Sunday, June 1, 2008

No Joke: Jennifer Love Hewitt Is My Friend!

It's official...I'm a published author!

Like most other low rent bloggers, I Google my name every now and again. I guess I do this with the hope that I've been discussed on message boards at one time or another. And I know it's the height of narcissism, but whatever, at least I'm honest. To the best of my knowledge I've only been the subject of one thread outside of Cincinnati, and, oddly enough, it was on an Atlanta Falcons message board. The details of that discussion aren't important, for they took place over 18 months ago.

What is important, however, is today's revelation: Jennifer Love Hewitt knows who I am.

And I've called her the C word. Kind of.

Let's revisit history...

Remember when unflattering pictures were taken of JLH (and her giant butt) on some beach with some dude? Of course you do. (In case you were wondering, this happened in November, 2007.)

We soon found out Ms. Hewitt was outraged by this, and she took her anger to MySpace. Here was the last line on her blog: "To all girls with butts, boobs, hips and a waist, put on a bikini - put it on and stay strong."

Talk about outrage! I was so disgusted with her encouraging words directed towards the up-and-coming beasts that I had to give her a piece of my mind. So I added her as a MySpace friend, with hopes of subtly calling her the C word in the comments section of her blog.

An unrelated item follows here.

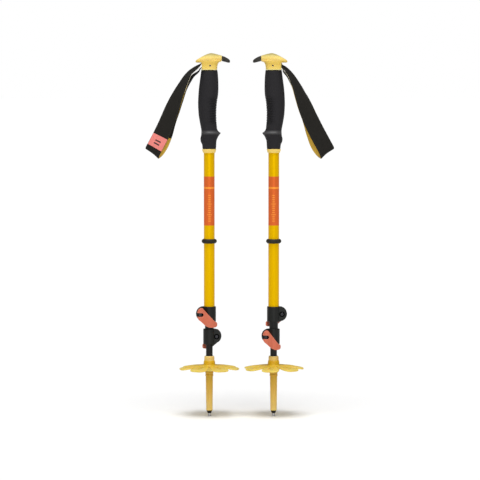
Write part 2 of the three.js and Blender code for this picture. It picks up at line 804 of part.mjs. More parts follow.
// hang.side is +1 where the strap leg that leaves the head above passes on the -Y side of the
// other, and -1 where it passes on the +Y side. hang.near is 1 where the strap hangs nearer.
// hang.lined is the share of the strap at which the lining ends.
function makePole({ name, hang, basketPhase, outerPatch }) {
  const pole = new THREE.Group();
  const add = (part, solid, look) => addMesh(pole, `${name}_${part}`, solid, look);

  add("tip_point", tipPoint(), LOOKS.steel);
  add("tip_holder", tipHolder(), LOOKS.tipBlack);
  add("tip_ferrule", tipFerrule(), LOOKS.ferrule);
  add("basket", basket(basketPhase), LOOKS.basket);
  add("lower_shaft", lowerTube(), LOOKS.shaftBlack);
  add("lower_bush", bush(LOWER_TUBE, LOWER_BUSH_RADIUS), LOOKS.tipBlack);
  add("middle_shaft", tube(MIDDLE_TUBE), LOOKS.shaftBlack);
  add("middle_bush", bush(MIDDLE_TUBE, MIDDLE_BUSH_RADIUS), LOOKS.tipBlack);
  add("upper_shaft", tube(UPPER_TUBE), LOOKS.shaftYellow);
  addClamp(pole, `${name}_upper_clamp`, UPPER_CLAMP);
  addClamp(pole, `${name}_lower_clamp`, LOWER_CLAMP).rotation.z = Math.PI;
  add("shaft_ring", shaftRing(), LOOKS.ringRubber);
  add("grip_end_ring", endRing(), LOOKS.gripYellow);
  add("grip_foam", gripFoam(), LOOKS.foam);
  add("grip_head", gripHead(), LOOKS.gripYellow);
  add("beak_insert", beakInsert(), LOOKS.beak);
  add("strap_pin", strapPin(), LOOKS.steel);
  add("strap_anchor", strapAnchor(), LOOKS.webbing);

  add("strap_webbing", strapWebbing(hang), LOOKS.webbing);
  add("strap_lining", strapLining(hang), LOOKS.lining);
  add("strap_patch", strapPatch(hang, outerPatch), LOOKS.coral);
  return pole;
}

const pair = new THREE.Group();
const left = makePole({
  name: "left",
  hang: { side: 1, near: 0, lined: 0.63 },
  basketPhase: 39.4,
  outerPatch: true,
});
left.position.x = PAIR_SHIFT - POLE_SPACING / 2;
const right = makePole({
  name: "right",
  hang: { side: -1, near: 1, lined: 0.71 },
  basketPhase: 30.4,
  outerPatch: false,
});
right.position.x = PAIR_SHIFT + POLE_SPACING / 2;
right.rotation.z = Math.PI;
pair.add(left, right);

export default pair;
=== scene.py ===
"""Looks for a pair of collapsed three-section ski poles with wrist straps, lever clamps and
powder baskets. Each visible CAD node is rebuilt as a fine mesh in the space its solid holds.

A piece is drawn once in pole millimetres (axis on Z, beak towards +X, strap towards -X) and
then put on each pole, in metres. The dimensions repeat the driving dimensions of the CAD part.
"""

import json
import math

import bmesh
import bpy
import numpy as np
from mathutils import Matrix, Vector


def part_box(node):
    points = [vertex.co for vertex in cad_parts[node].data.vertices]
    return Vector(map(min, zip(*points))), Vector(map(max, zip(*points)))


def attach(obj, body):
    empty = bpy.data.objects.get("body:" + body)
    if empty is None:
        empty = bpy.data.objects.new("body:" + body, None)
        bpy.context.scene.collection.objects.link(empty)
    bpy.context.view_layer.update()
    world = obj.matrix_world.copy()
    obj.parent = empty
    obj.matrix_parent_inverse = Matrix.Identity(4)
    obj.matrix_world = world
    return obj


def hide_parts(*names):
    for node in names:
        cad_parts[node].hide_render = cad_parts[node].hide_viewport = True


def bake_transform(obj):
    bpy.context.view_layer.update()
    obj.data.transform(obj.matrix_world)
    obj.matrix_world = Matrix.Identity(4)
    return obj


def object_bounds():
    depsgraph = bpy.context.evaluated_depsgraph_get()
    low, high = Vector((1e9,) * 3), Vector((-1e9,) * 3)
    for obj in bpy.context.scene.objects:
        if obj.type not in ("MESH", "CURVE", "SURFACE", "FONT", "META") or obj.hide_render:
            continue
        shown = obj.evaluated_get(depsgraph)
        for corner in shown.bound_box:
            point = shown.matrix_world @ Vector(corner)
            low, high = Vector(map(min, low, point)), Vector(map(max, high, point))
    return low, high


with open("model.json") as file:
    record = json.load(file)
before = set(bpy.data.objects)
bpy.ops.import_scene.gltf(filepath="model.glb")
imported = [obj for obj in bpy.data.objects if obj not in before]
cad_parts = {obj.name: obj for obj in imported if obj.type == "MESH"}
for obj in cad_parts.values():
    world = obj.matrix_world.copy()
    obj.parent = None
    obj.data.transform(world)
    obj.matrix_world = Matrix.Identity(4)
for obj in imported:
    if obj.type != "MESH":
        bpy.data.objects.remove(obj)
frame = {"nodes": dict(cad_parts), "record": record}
cad_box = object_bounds()

MM = 0.001
RIDGE_PITCH, RIDGE_DEPTH = 2.8, 1.0  # finger ridges of the foam
RIDGE_RUN, RIDGE_FADE = (492.0, 545.0), 8.0  # heights between which they run and fade out
SIDES = 112  # sides of a turned piece
FAR = 60.0  # reach of a cutting block past the piece it cuts
GAP = 0.3

POLES = ("left", "right")
NODE_BODY = {
    node: body
    for body, nodes in frame["record"]["behaviour"]["bodies"].items()
    for node in nodes
}


def pole_matrix(pole):
    """Pole millimetres to the row frame in metres."""
    low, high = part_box(f"{pole}_upper_shaft")
    middle = (low + high) / 2
    turn = 0 if pole == "left" else math.pi
    place = Matrix.Translation((middle.x, middle.y, 0))
    return place @ Matrix.Rotation(turn, 4, "Z") @ Matrix.Scale(MM, 4)


POLE_MATRIX = {pole: pole_matrix(pole) for pole in POLES}

# ------------------------------------------------------------------ camera

CAMERA_DISTANCE = 4.6
CAMERA_HEIGHT = 0.62
VIEW_WIDTH = 0.8097  # width of the view at the poles
SENSOR = 36.0


def make_camera():
    low, high = cad_box
    target = Vector((-0.0005, 0, (low.z + high.z) / 2 - 0.0079))
    data = bpy.data.cameras.new("camera")
    data.sensor_width = SENSOR
    data.lens = SENSOR * CAMERA_DISTANCE / VIEW_WIDTH
    data.clip_end = 100
    camera = bpy.data.objects.new("camera", data)
    camera.location = (target.x, -CAMERA_DISTANCE, CAMERA_HEIGHT)
    camera.rotation_mode = "QUATERNION"
    camera.rotation_quaternion = (target - camera.location).to_track_quat("-Z", "Y")
    bpy.context.scene.collection.objects.link(camera)
    bpy.context.scene.camera = camera


make_camera()

# ------------------------------------------------------------------ materials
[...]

After she accepted my request for online friendship, I immediately went to her blog post and commented. But I had to await her approval - Jennifer Love Hewitt won't let a potentially filthy comment pollute her wholesomeness.

A few days passed and I checked her page to see if I'd made the cut. No dice. Either she knew I was up to no good or she hadn't been on MySpace since I left my comment.

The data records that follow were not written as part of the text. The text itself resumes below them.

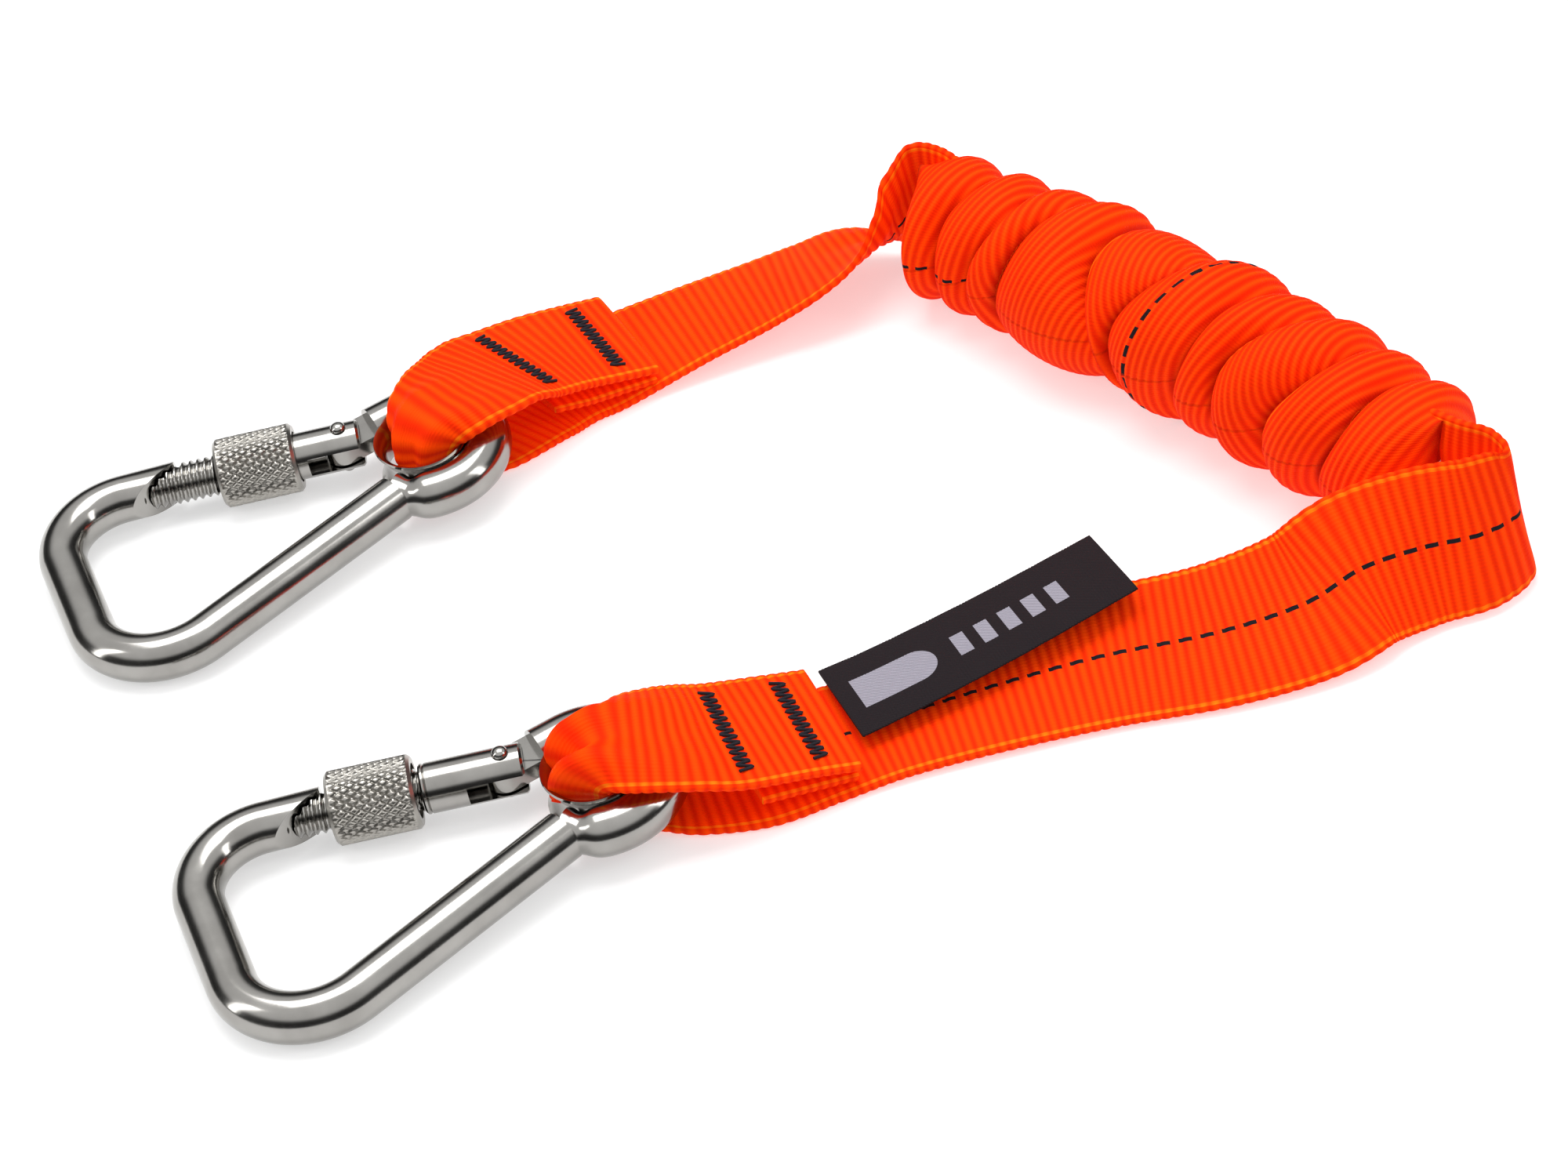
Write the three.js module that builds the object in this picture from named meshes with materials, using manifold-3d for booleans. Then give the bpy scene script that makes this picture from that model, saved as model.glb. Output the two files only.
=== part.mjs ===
// A shock absorbing tool lanyard, as it lies on a bench: tubular webbing gathered over an
// elastic core, looped at each end through the eye of a screw gate carabiner.
// Millimetres, +Z up. The carabiners lie at -X, and the webbing runs out to +X and back.

import * as THREE from "three";
import { mergeVertices } from "three/addons/utils/BufferGeometryUtils.js";
import Module from "manifold-3d";

const wasm = await Module();
wasm.setup();

// ---- driving dimensions ------------------------------------------------------------

const GAP = 0.3; // between pieces that touch

// Carabiner, seen from above: the hinge pin is its origin, and the gate runs along -X.
const WIRE_R = 4;
const WIRE_SIDES = 12;
const NOSE_TIP = [-28.2, -0.2];
const BASKET_CORNERS = [
  [-51.4, -1.4],
  [-40.0, -48.9],
];
const BASKET_RADII = [11.3, 12.3];
const EYE = [13.5, -6];
const EYE_R = 10.8; // of the wire's centreline
const NECK_ANGLE = -120; // where the spine meets the eye
const NECK_OUT = 0.7; // the spine's end stands this far outside the eye's centreline
const NOSE_CUT = { tip: [-28.2, 1], slope: 0.7, length: 9 };

const TONGUE_T = 3;
const TONGUE_R = 3.2;
const TONGUE_FLAT = 2.9; // from the pin to the cam flat that the plunger bears on
const TONGUE_LENGTH = 5.8; // from the pin to the full wire

const PIN_R = 1;
const PIN_HEAD_R = 1.25;
const GATE_R = 4;
const GATE_END = 3.2; // past the pin
const SHOULDER_X = -12.9;
const THREAD_R = 3.4;
const THREAD_END_X = -34.5;
const SLOT_H = TONGUE_T + 2 * GAP;
const SLOT_X = -6;
const PLUNGER = { radius: 1.6, length: 4 };
const SPRING = { radius: 1.3, wire: 0.25, turns: 5, length: 3.6 };

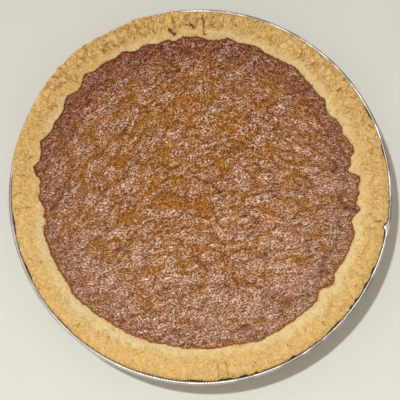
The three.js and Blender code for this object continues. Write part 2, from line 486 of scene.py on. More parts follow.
def filling_material():
    """Custard skin, fine-wrinkled and dully shiny: lilac-brown flecked scales parted by smooth ochre
    valleys, maroon along its edge. The light flecks are partly the skin's own colour and partly
    painted highlight, and its lilac areas are painted sheen. The wrinkles are noise squeezed across
    the curves on which y - lean x + bow x squared y is constant. The fields are worked out with the
    relief: scale on the raised parts; a field that pales the skin towards the front, painted sheen;
    dim, darker towards the edge, with painted shade in the valleys, the furrows and towards the
    back; a field for its lilac areas, painted sheen; wine edge; crease, the painted shade in the
    creases, the cracks and the groove inside the edge; rim line; and warm where the rim is orange,
    not maroon."""
    g = Graph("baked_custard")
    scale = g.field("scale")
    front_sheen = g.field("front_sheen")
    wine = g.field("wine")
    crease_shade = g.field("crease_shade")
    line = g.field("line")
    warm = g.field("warm")
    sheen_patch = g.field("sheen_patch")
    x, y = g.axis("X"), g.axis("Y")
    lean, bow, draw = 0.2, 60.0, 0.78
    curve = y - lean * x + bow * x * x * y
    drawn = g.node("CombineXYZ", {}, {"X": draw * (x + lean * y), "Y": curve})
    wrinkle = g.noise(
        0.84, detail=0.5, roughness=0.5, distortion=0.3, place=g.swayed(drawn, size=6, push=4.5)
    )
    fleck = g.span(wrinkle, 0.41, 0.68)
    hue = g.noise(9.0, detail=2.0)

    valley = g.mix(g.span(hue, 0.35, 0.65), colour("8e5412"), colour("884c18"))
    low = g.mix(scale, valley, colour("844c1a"))
    # The light flecks are partly the skin's own colour and partly painted highlight; on the lilac
    # areas they are painted near white as sheen.
    high = g.mix(g.span(hue, 0.4, 0.6), colour("e6ac70"), colour("e2a27a"))
    high = g.mix(scale, colour("d0903e"), g.mix(0.85 * sheen_patch, high, colour("fad2b8")))
    base = g.layered(g.mix(fleck, low, high), [
        # painted sheen: the flecks paler towards the front
        (0.5 * front_sheen * (0.2 + 0.8 * scale), g.mix(fleck, colour("a07254"), colour("fadac0"))),
        # darker towards the edge, with painted shade in the valleys, the furrows and towards the back
        (g.field("dim"), colour("4a2410")),
        (0.55 * wine, g.mix(fleck, colour("4f1e1c"), colour("96544e"))),
        # painted shade in the creases, the cracks and the groove inside the edge
        (0.85 * crease_shade, colour("522806")),
        (0.85 * line, g.mix(warm, colour("562210"), colour("96560f"))),
    ])
    gloss = (0.1 + 0.9 * scale) * (0.03 + 0.97 * fleck) * (0.4 + 0.5 * sheen_patch + 0.2 * front_sheen)
    return g.finish(
        Base_Color=base,
        Roughness=0.55,
        Specular_IOR_Level=0.05,
        Specular_Tint=(1.0, 0.85, 0.7, 1.0),
        Coat_Weight=gloss * (1 - 0.8 * crease_shade),
        Coat_Roughness=0.33,
        Normal=g.bump(wrinkle * (0.35 + 0.65 * scale), 0.2),
    )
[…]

Shockingly, I forgot to check her page again. Which is where the "Googling myself" thing comes into play.

I just Googled myself and one of the results led me towards Jennifer Love Hewitt's MySpace page. "Jackpot!" I shouted. I went ahead and clicked the link, and sure enough, I accomplished my goal: I called Jennifer Love Hewitt a C word (Scroll down, my comment is fifth from the bottom)!

For the confused...explanation of See You Next Tuesday.

Also, I don't have a daughter. Or any children for that matter.